In RNAseq (unlike microarrays) we generate more reads for long, highly expressed genes than we do for short, low expressed genes. This means that we will see more (poisson) variance and hence have less power to detect differential expression in the latter than the former. So the question really becomes: how interested are we in genes with low expression, and how many reads are we prepared to pay for in order to accomplish this?
What type of reads?
We can have a range of read lengths from 50 to 150bp (and longer) and also a choice of paired end or single end reads, with shorter single end reads being cheaper than longer paired end reads. This impacts how effectively we can determine which gene a given read came from, and feeds into our choice of which alignment method to use. Generally speaking longer reads can be aligned with more certainty, since there is more information, but the alignment problem becomes somewhat more difficult with longer reads since they tend to cross more exon-exon boundaries.
Experimental design
As you can see there are a LOT of things to consider, all of which have an impact on the price of the experiment, and there usually there is a compromise to be made within the envelope of a fixed budget. In terms of sample number, if you only looked at two cell lines treated with two compounds at two doses over two timepoints with a group size of 3 you, end up with 2x2x2x2x3=48 samples. Whilst it may be true that longer, paired end reads are ‘better’ than shorter, single end reads in an absolute sense, it then has to be argued whether this benefit outweighs other factors in a relative sense. The choice becomes: should we include an extra timepoint or generate paired end reads? I’ve certainly done experiments where an effect was only seen in the latest timepoint, and had that been excluded there just wouldn’t have been an effect to detect in the remaining samples, however technically accurate the experiment might have been.
Conclusion: Purism vs pragmatism
The purist argument might be to always do the optimum experiment, but in my view this is unrealistic and it is usually the case that a project will be trying to obtain the maximum information it can from the budget it has available. An over-engineered RNA-seq experiment to answer one question will simply use up resources that could have been better used to carry out another experiment to answer a different question - a classic case of opportunity cost . Of course the converse is also true, and a flawed experimental design can render a very expensive experiment completely useless.

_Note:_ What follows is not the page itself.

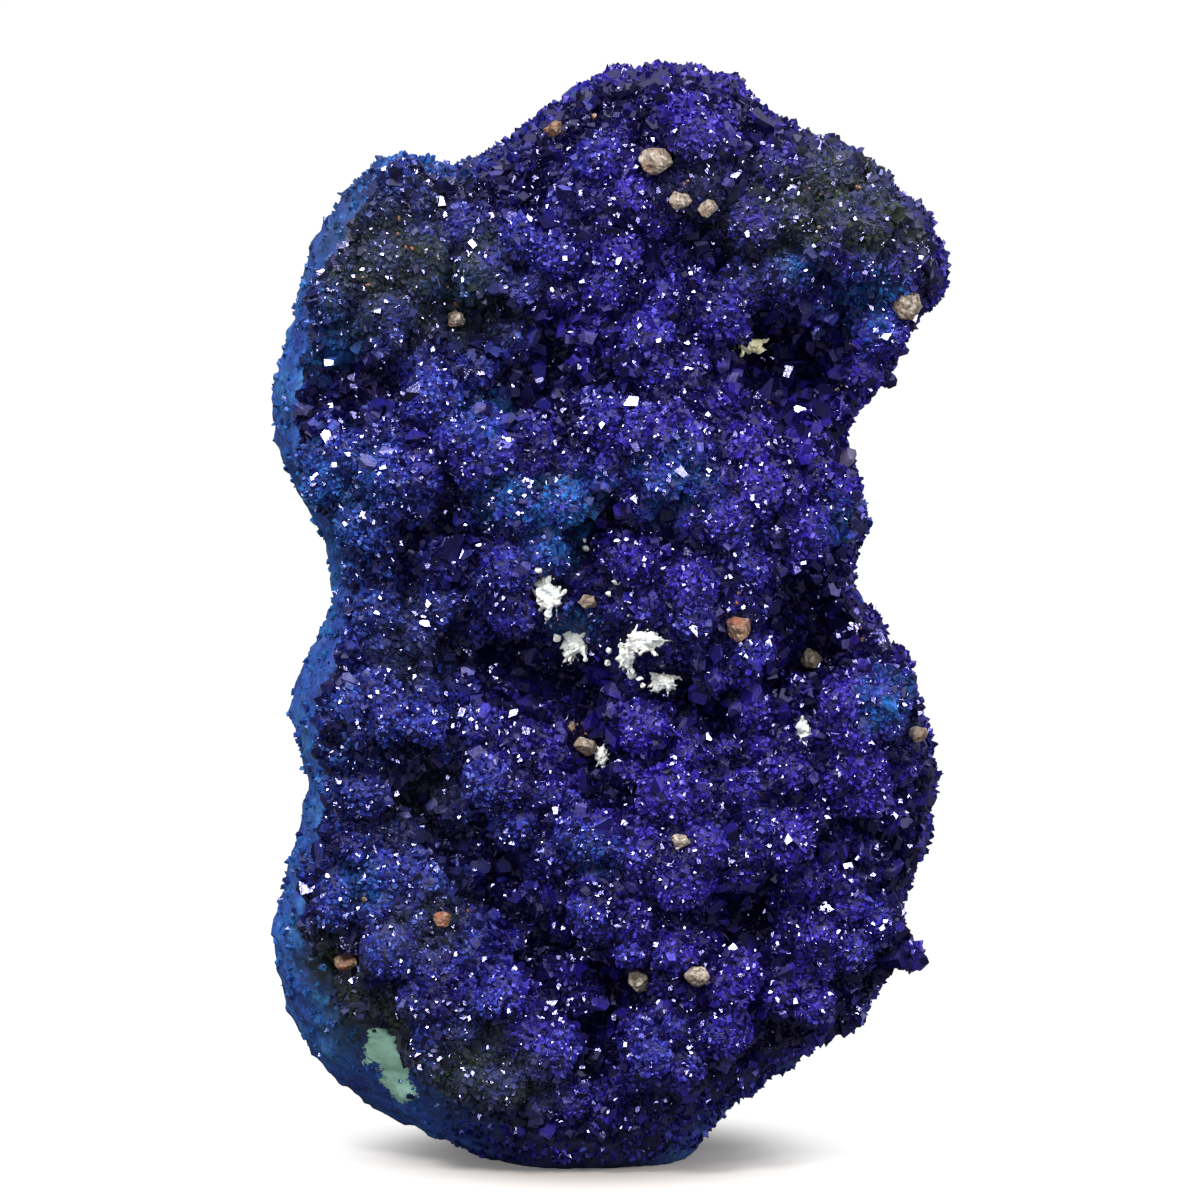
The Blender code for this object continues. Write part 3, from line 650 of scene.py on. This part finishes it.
def tone_ramp(tree, share, colours, places=None):
    """Colours from dark to bright over share, at those places or at equal steps."""
    places = places or np.linspace(0, 1, len(colours))
    ramp = add_node(tree, "ValToRGB", share)
    steps = ramp.node.color_ramp.elements
    steps[0].position, steps[1].position = places[0], places[-1]
    steps[0].color, steps[1].color = linear(colours[0]), linear(colours[-1])
    for place, colour in zip(places[1:-1], colours[1:-1]):
        steps.new(place).color = linear(colour)
    return ramp


def laid_over(tree, colour, layers):
    """The colour with each layer, given as (share, colour), over what came before it."""
    for share, over in layers:
        over = linear(over) if isinstance(over, str) else over
        colour = add_node(tree, "Mix", share, colour, over, data_type="RGBA")
    return colour


def druse_colour(tree, place):
    """(colour, growth channels): the druse's blue at each place. It runs from violet to plain blue in broad
    patches, and stains, sky-blue spots and painted shade in creases and hollows change it."""
    growth = add_node(tree, "Attribute", attribute_name="growth")
    channels = add_node(tree, "SeparateColor", growth).node.outputs
    broad = add_node(tree, "TexNoise", place, per_mm(9), 3.0)
    leftness = add_node(
        tree, "MapRange", add_node(tree, "SeparateXYZ", place), 0.004, -0.018, -0.12, 0.75
    )
    bluer = add_node(tree, "MapRange", broad, 0.42, 0.66, 0.0, 0.5)
    blue_share = add_node(tree, "Math", leftness, bluer, operation="ADD", use_clamp=True)
    violet = tone_ramp(tree, channels["Blue"], ("#0D0736", "#281788", "#402BC2", "#6758DA"))
    blue = tone_ramp(tree, channels["Blue"], ("#0C1034", "#1B2C7C", "#2C46B2", "#4E7ACC"))
    # The red channel lays painted shade, a dark violet, over creases and hollows.
    stained = laid_over(tree, violet, [
        (blue_share, blue), (channels["Red"], "#0D0832"), (channels["Green"], "#3E4A30"),
    ])
    dust_free = growth.node.outputs["Alpha"]
    return laid_over(tree, linear("#348CE4"), [(dust_free, stained)]), channels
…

So, whilst methodological studies such as that by the Watson and Barton groups are extremely valuable to understand the difference between approaches and inform experimental design, they don’t provide an absolute answer applicable in all cases. It is legitimate to make an informed choice to use an inferior method if it allows the overall aim of the experiment to be delivered more effectively. We always do 75bp single end sequencing, because it is cheaper and so allows us to run bigger studies that cover more variables. Ultimately the answer lies in having absolute clarity as to the aim of the experiment, and then designing it accordingly, which is why it is so important that lab-based and computational biologists collaborate from the very start of any project.